Federal Deputy for Rio Grande do Norte
- Incumbent
- Assumed office 1 February 2015

Vereador of Natal
- In office 1 January 2013 – 17 December 2014

Personal details
- Born: 15 August 1986 (age 39) Natal, Rio Grande do Norte Brazil
- Party: PSB (2016–) PROS (2013–2016) PP (2012–2013)

= Rafael Motta =

Brazilian politician (born 1986)

Rafael Huete da Motta (born 15 August 1986) is a Brazilian politician and engineer. He has spent his political career representing Rio Grande do Norte, having served in the national legislature since 2015.

==Personal life==
Motta was born to Ricardo José Meirelles da Motta and Maria Cristina Huete Meirelles da Motta. Prior to becoming a politician Motta worked as an engineer.

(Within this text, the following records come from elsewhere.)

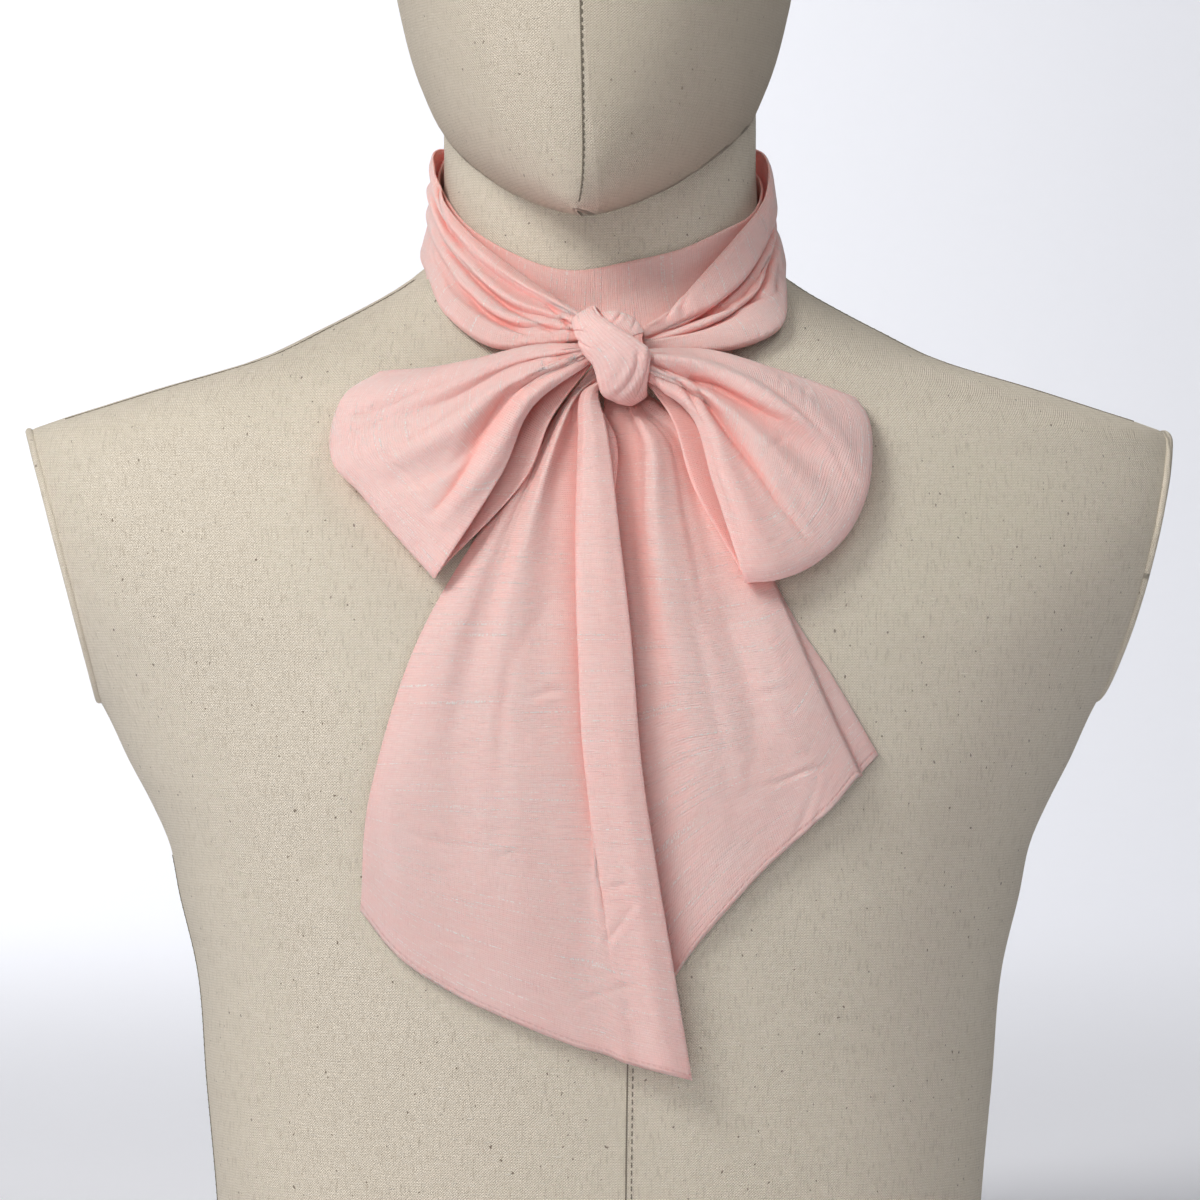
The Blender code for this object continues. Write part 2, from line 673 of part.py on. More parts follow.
# Folds across the band: place from -1 at its left to 1 at its right, height.
KNOT_FOLDS = [
    (-1.0, -1.5),
    (-0.78, 0.1),
    (-0.3, 1.2),
    (0.15, 1.5),
    (0.42, 0.9),
    (0.55, 0.0),
    (0.7, 0.6),
    (0.86, -0.2),
    (1.0, -1.4),
]
# The folds fade towards the band's back, and stand half as high round its ends.
KNOT_FOLDS_REACH = 0.35
KNOT_FOLDS_BEHIND = 0.15
KNOT_FOLDS_AT_ENDS = 0.5

# The turn of cloth behind the band's upper right edge, part of a rounded shell.
BACK_TURN_MIDDLE = 1.0
BACK_TURN_HALF = (14.2, 9.6, 15.6)
BACK_TURN_ALONG = (14.0, 64.0)
BACK_TURN_ROUND = (8.0, 118.0)


def in_knot(places):
    """Places from (along the bow, ahead of the knot's middle, up the band) triples."""
    places = np.asarray(places, float)
    local = np.stack([places[..., 0], -places[..., 1], places[..., 2]], axis=-1)
    x, z = turned(local[..., 0], local[..., 2], KNOT_TILT)
    return np.stack([KNOT_X + x, KNOT_Y + local[..., 1], KNOT_Z + z], axis=-1)


def knot_band(around, across):
    """The tight band of the knot as a ring of cloth, crowned between its edges."""
    table = np.array(KNOT_BAND_SECTIONS)
    places, heights = np.array(KNOT_FOLDS).T
    angle = np.linspace(0.0, 360.0, around, endpoint=False)[None, :]
    share = np.linspace(-1.0, 1.0, across)[:, None]
    half = np.interp(angle, table[:, 0], table[:, 1], period=360.0)
    middle = np.interp(angle, table[:, 0], table[:, 2], period=360.0)
    a = np.radians(angle)
    strength = np.clip(np.cos(a) + KNOT_FOLDS_REACH, KNOT_FOLDS_BEHIND, 1.0)
    out = np.interp(share, places, heights) * strength
    along = middle + half * share
    ahead = np.where(np.cos(a) > 0, KNOT_HALF_AHEAD + out, KNOT_HALF_BEHIND) * np.cos(a)
    up = (KNOT_HALF_LONG + KNOT_FOLDS_AT_ENDS * out) * np.sin(a)
    return in_knot(np.stack([along, ahead, up], axis=-1))


def knot_back_turn(around, across):
    """A patch of a rounded shell, tucked under the band's right edge."""
    along = np.radians(np.linspace(*BACK_TURN_ALONG, across))[:, None]
    a = np.radians(np.linspace(*BACK_TURN_ROUND, around))[None, :]
    half_along, half_ahead, half_up = BACK_TURN_HALF
    x = BACK_TURN_MIDDLE + half_along * np.sin(along) + 0 * a
    ahead = half_ahead * np.cos(along) * np.cos(a)
    up = half_up * np.cos(along) * np.sin(a)
    return in_knot(np.stack([x, ahead, up], axis=-1))


def knot_core(collection, finish):
    """The gathered cloth inside the knot, as one rounded solid that fills the band."""
    segments, rings = CORE_POINTS
    bpy.ops.mesh.primitive_uv_sphere_add(segments=segments, ring_count=rings, radius=1.0)
    core = bpy.context.object
    core.name = "knot_core"
    core.data.name = "knot_core"
    core.data.transform(Matrix.Diagonal((*[half * MM for half in KNOT_CORE], 1.0)))
    core.location = Vector((KNOT_X, KNOT_Y, KNOT_Z)) * MM
    core.rotation_euler = Euler((0.0, math.radians(-KNOT_TILT), 0.0))
    for other in core.users_collection:
        other.objects.unlink(core)
    return place(core, finish, collection)


def clear_scene():
    """Removes whatever the scene starts with."""
    for obj in list(bpy.data.objects):
        bpy.data.objects.remove(obj)


def main():
    clear_scene()
    parts = bpy.data.collections.new(COLLECTION)
    helpers = bpy.data.collections.new("cutters")
    for made in (parts, helpers):
        bpy.context.scene.collection.children.link(made)
    linen = material("form_linen", (0.56, 0.50, 0.41), 0.95)
    plastic = material("arm_plate_plastic", (0.82, 0.80, 0.76), 0.5)
    pink = material("pink_slub_cloth", (0.83, 0.52, 0.50), 0.8)
    dress_form(parts, helpers, linen, plastic)
    steps = (WRAP_STEP, WRAP_FOLD_STEP)
    cloth("throat_band", throat_band(THROAT_STEP, THROAT_LINES), pink, parts)
    cloth("left_wrap", strand(LEFT_WRAP_SECTIONS, LEFT_WRAP_FOLDS, *steps), pink, parts)
    cloth("right_wrap", strand(RIGHT_WRAP_SECTIONS, RIGHT_WRAP_FOLDS, *steps), pink, parts)
    cloth("knot_band", knot_band(*KNOT_BAND_POINTS), pink, parts, across_closed=True)
    knot_core(parts, pink)
    cloth("knot_back_turn", knot_back_turn(*BACK_TURN_POINTS), pink, parts)
    cloth("left_loop", draped(loop_lines(LEFT_LOOP), *LOOP_STEPS), pink, parts)
    cloth("right_loop", draped(loop_lines(RIGHT_LOOP), *LOOP_STEPS), pink, parts)
    cloth("front_tail", draped(tail_lines(FRONT_TAIL, True), *TAIL_STEPS), pink, parts)
    cloth("back_tail", draped(tail_lines(BACK_TAIL, False), *TAIL_STEPS), pink, parts)


main()
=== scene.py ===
"""The look of a pale pink cravat on a limbless, linen-covered dress form.

Sizes are in millimetres until they are written into a mesh. +Z is up, the form
faces -Y, and the origin is the centre of the foot that it stands on.
"""

import math

import bmesh
import bpy
import numpy as np
from mathutils import Matrix, Vector


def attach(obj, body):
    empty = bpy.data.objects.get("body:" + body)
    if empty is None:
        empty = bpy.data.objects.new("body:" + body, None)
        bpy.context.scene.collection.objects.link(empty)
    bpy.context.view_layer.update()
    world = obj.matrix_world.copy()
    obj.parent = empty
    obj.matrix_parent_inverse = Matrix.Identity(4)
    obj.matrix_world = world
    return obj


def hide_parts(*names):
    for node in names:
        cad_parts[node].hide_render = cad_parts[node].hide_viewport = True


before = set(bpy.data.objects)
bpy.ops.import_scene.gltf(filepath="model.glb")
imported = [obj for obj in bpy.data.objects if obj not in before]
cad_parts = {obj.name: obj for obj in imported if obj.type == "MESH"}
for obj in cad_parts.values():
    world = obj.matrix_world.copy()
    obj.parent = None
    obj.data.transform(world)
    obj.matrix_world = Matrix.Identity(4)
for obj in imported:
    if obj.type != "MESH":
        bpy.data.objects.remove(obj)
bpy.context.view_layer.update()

MM = 0.001
# The camera looks level along +Y from here.
CAMERA_Y = -2400.0
CAMERA_Z = 260.0

# The place at the throat that the bow and the tails are laid out from.
BOW_X = 6.0
BOW_Z = 347.5

# The form's torso stands turned a little to its left, its head to its right.
TORSO_TURN = 4.5
HEAD_TURN = -5.0
HEAD_X = -2.0
HEAD_Y = -13.0

# Torso and neck: height, half width, depth in front, depth behind, squareness.
TORSO = [
    (0.0, 141.0, 86.0, 78.0, 2.25),
    (35.0, 143.0, 90.0, 82.0, 2.25),
    (80.0, 147.0, 96.0, 89.0, 2.25),
    (125.0, 151.0, 104.0, 96.0, 2.3),
    (150.0, 157.0, 108.5, 100.0, 2.3),
    (170.0, 161.3, 111.0, 103.0, 2.3),
    (185.0, 168.0, 112.5, 105.0, 2.3),
    (200.0, 176.0, 113.5, 106.5, 2.25),
    (218.0, 184.5, 113.5, 108.0, 2.2),
    (235.0, 194.5, 112.5, 108.8, 2.15),
    (252.0, 206.0, 110.0, 109.0, 2.15),
    (272.0, 218.0, 105.5, 108.3, 2.1),
    (295.0, 225.0, 97.0, 105.0, 2.05),
    (312.0, 222.0, 89.0, 100.0, 2.0),
    (324.0, 211.0, 83.5, 96.0, 2.0),
    (331.0, 190.0, 80.0, 92.5, 2.0),
    (338.0, 168.0, 76.5, 89.0, 2.0),
    (350.0, 128.0, 69.0, 82.0, 2.0),
    (360.0, 102.0, 62.5, 77.0, 2.0),
    (370.0, 81.0, 57.5, 73.0, 2.0),
    (375.0, 74.0, 56.0, 71.4, 2.0),
    (380.0, 68.0, 55.0, 70.0, 2.0),
    (386.0, 64.0, 54.3, 68.4, 2.0),
    (393.0, 61.3, 54.0, 66.8, 2.0),
    (410.0, 59.0, 54.0, 64.0, 2.0),
    (440.0, 58.5, 55.0, 62.0, 2.0),
    (480.0, 58.5, 56.0, 62.0, 2.0),
]

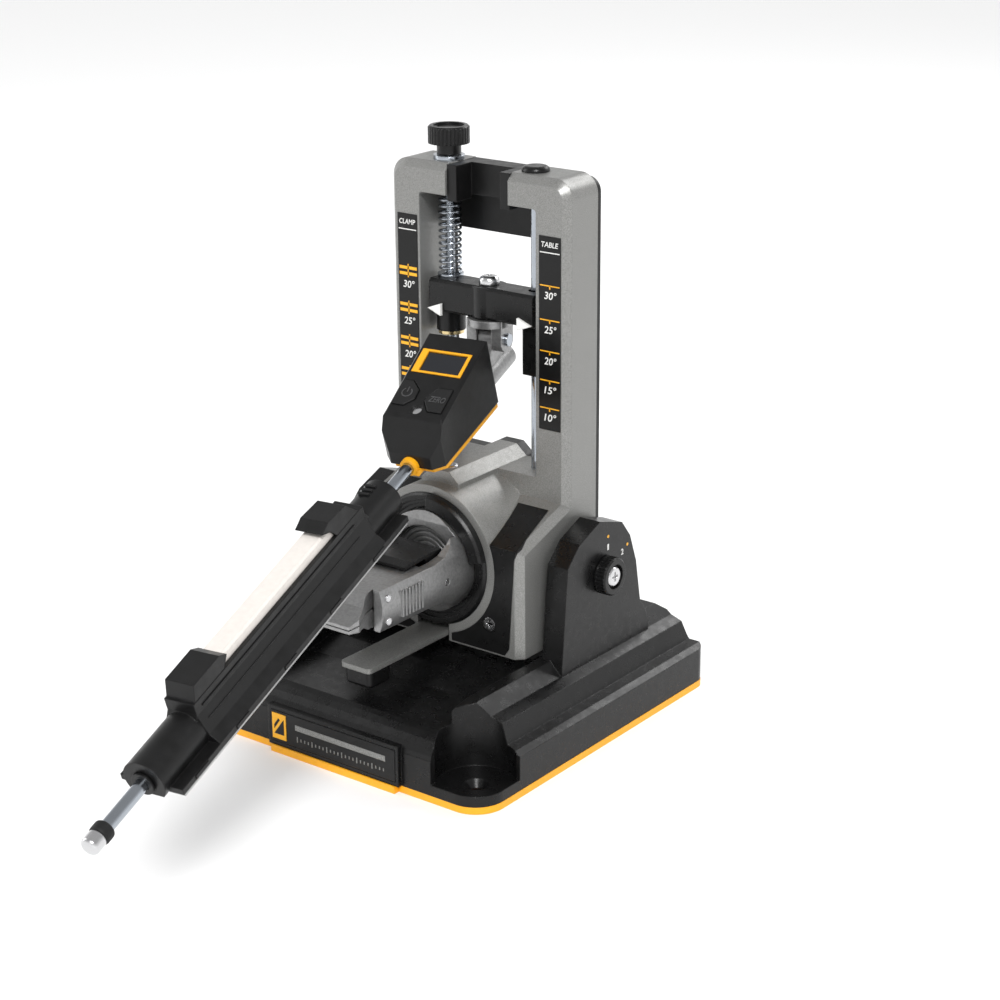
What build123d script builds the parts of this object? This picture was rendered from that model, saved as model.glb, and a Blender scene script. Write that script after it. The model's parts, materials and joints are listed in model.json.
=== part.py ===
from build123d import *
from math import cos, radians, sin
import os

# Guided-rod honing stand: a heavy base with two ears, an upright frame that
# tilts between them, a carriage raised by a thumb screw, a swivelling guide rod
# with a digital angle gauge and a stone holder, and a knife clamp that turns over.
# Millimetres. +Z up, +Y to the back, +X to the user's right, origin on the
# floor in the middle of the frame's front outline.

# ---------------------------------------------------------------- base
BASE_HALF = 73.75
BASE_FRONT = -98.0
BASE_REAR = 60.0
PLATE_TOP = 3.0            # top of the coloured bottom plate
SKIRT_TOP = 17.5
DECK_HALF = 52.0
DECK_TOP = 34.5
TROUGH_HALF = 46.6         # lower floor between the ears
NAME_HALF = 34.0           # name-plate block at the front
NAME_FRONT = -100.0
NAME_TOP = 20.3
POCKET_X = 62.0            # bench-screw pockets at the front corners
POCKET_Y = -86.5
POCKET_R = 16.0
POCKET_FLOOR = 7.5
BENCH_HOLE_R = 2.5
FRONT_CORNER_R = 13.0
REAR_CORNER_R = 6.0
BASE_WALL = 2.6
BASE_SCREWS = [(-40, -72), (40, -72), (-40, 38), (40, 38)]
FEET = [(-52, -62), (52, -62), (-60, 46), (60, 46)]
FOOT_R = 7.0
EAR_IN = 48.0
EAR_OUT = 58.0

# ---------------------------------------------------------------- frame
FRAME_HALF = 45.0
FRAME_TOP = 226.0
FRAME_BOTTOM = 36.0
FACE_Y = -3.2              # raised front face of the upright
CHIN_Y = -35.0             # front face of the lower housing
FRAME_REAR = 17.0
COVER_REAR = 22.0
WINDOW_HALF = 29.4
WINDOW_TOP = 213.2
SHELF_Z = 102.6
COVER_WINDOW_TOP = 196.0
NOTCH_HALF = 15.7
NOTCH_FLOOR = 211.0
TILT_Y = 5.0               # tilt axis of the frame
TILT_Z = 64.3
TILT_PIN_R = 3.0
HUB_Z = 70.5               # axis of the turning clamp
HUB_R = 31.5
COLLAR_R = 28.2
RUNNING = 0.05             # radial clearance of every running fit

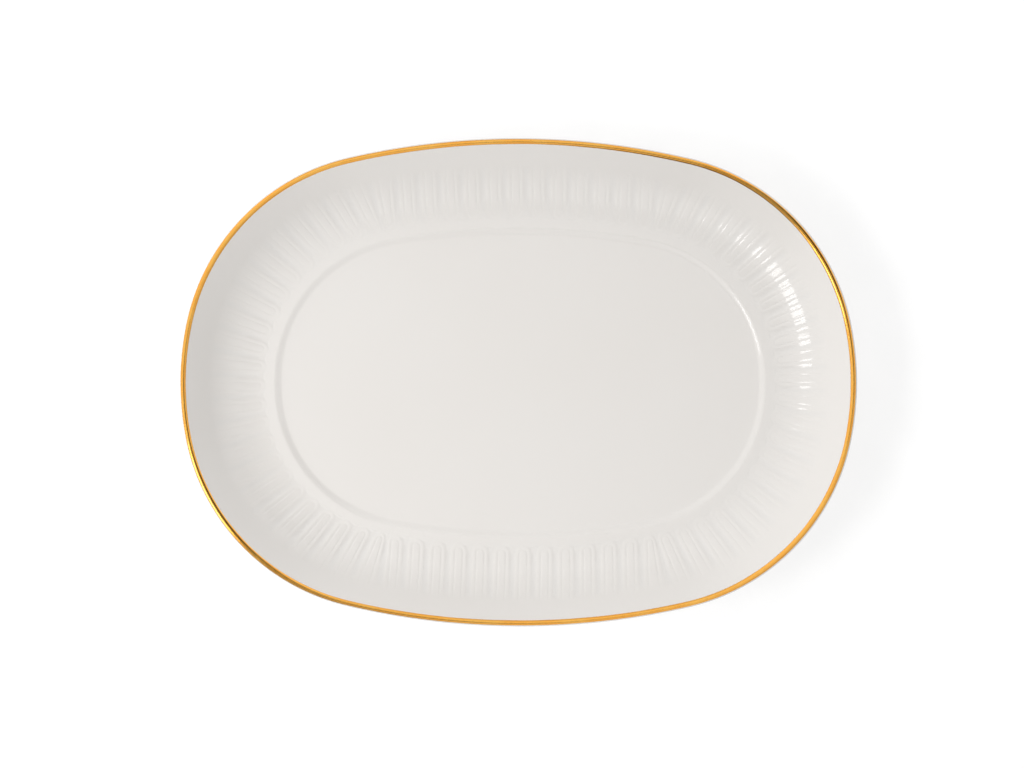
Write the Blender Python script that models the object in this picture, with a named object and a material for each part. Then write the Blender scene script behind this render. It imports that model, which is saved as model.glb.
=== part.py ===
"""Oval china serving platter with a gilt lip, fluted sides and an unglazed foot.

Frame: the platter stands on z = 0, with its length along X and its width along Y.
The outline and the edge of the well are ovals of eight tangent arcs.  Every level in
between is the same blend of the two ovals, taken at equal normal directions, so the side
keeps an almost even width all round.  A profile is a list of (inset, height) points:
inset is measured inwards from the outline, and the well edge lies at an inset of WALL_RUN.
"""

import math

import bmesh
import bpy

MM = 0.001

# Outline, seen from above
LENGTH = 400.0 * MM
WIDTH = 288.0 * MM
OUTLINE_END_RADIUS = 173.5 * MM
OUTLINE_SIDE_RADIUS = 445.0 * MM
OUTLINE_CORNER_RADIUS = 126.3 * MM

# Edge of the well, seen from above
WELL_LENGTH = 286.4 * MM
WELL_WIDTH = 179.0 * MM
WELL_END_RADIUS = 116.0 * MM
WELL_SIDE_RADIUS = 430.0 * MM
WELL_CORNER_RADIUS = 82.0 * MM

# Side: a level ledge beside the well, a curve that steepens outwards, then a straight flare
WALL_RUN = 56.0 * MM
CURVE_START = 50.0 * MM
FLARE_RUN = 16.5 * MM
SLOPE_AT_LIP = math.radians(38.0)
WALL_AT_WELL = 5.0 * MM
LIP_THICKNESS = 4.2 * MM
# Insets in mm of the levels that carry the wall's two faces
INNER_FACE_LEVELS = (50.0, 45.0, 39.0, 33.0, 27.0, 21.5, 16.5)
OUTER_FACE_LEVELS = (12.0, 24.0, 36.0, 47.0)

# Well and its shallow step
FLOOR_HEIGHT = 10.0 * MM
STEP_HEIGHT = 1.2 * MM
STEP_RUN = 4.8 * MM

# Moulded flutes on the inside of the wall
FLUTE_COUNT = 72
FLUTE_RISE = 0.35 * MM
FLUTE_START = 16.0 * MM
FLUTE_END = 48.0 * MM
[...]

Motta is part of spiritualist community of Brazil. Together with Caroline de Toni and Eduardo Girão he helped pass the resolution declaring "National Day of Spiritism" as a federal holiday, which is on April 18, the date of publication of "The Book of Spirits" by Allan Kardec.

==Political career==
In the 2014 Brazilian general election Motta was elected to the Chamber of Deputies at the age of 28 with more than 176,000 votes. In doing so he followed in the footsteps of his father, who had also elected federal deputy of Rio Grande do Norte.

In December 2015 he was expelled from the Republican Party of the Social Order for criticizing misuse of party funds. A week later Motta joined the Brazilian Socialist Party or PSB. In February 2016 Motta was elected president of the PSB for the state of Rio Grande do Norte by his party.

Motta voted in favor to the impeachment of then-president Dilma Rousseff, and was one of the strongest supporters of impeachment in the PSB party. He in favor of the tax reforms on petrol but voted in against the 2017 Brazilian labor reform, and would vote in favor of a corruption investigation into Rousseff's successor Michel Temer.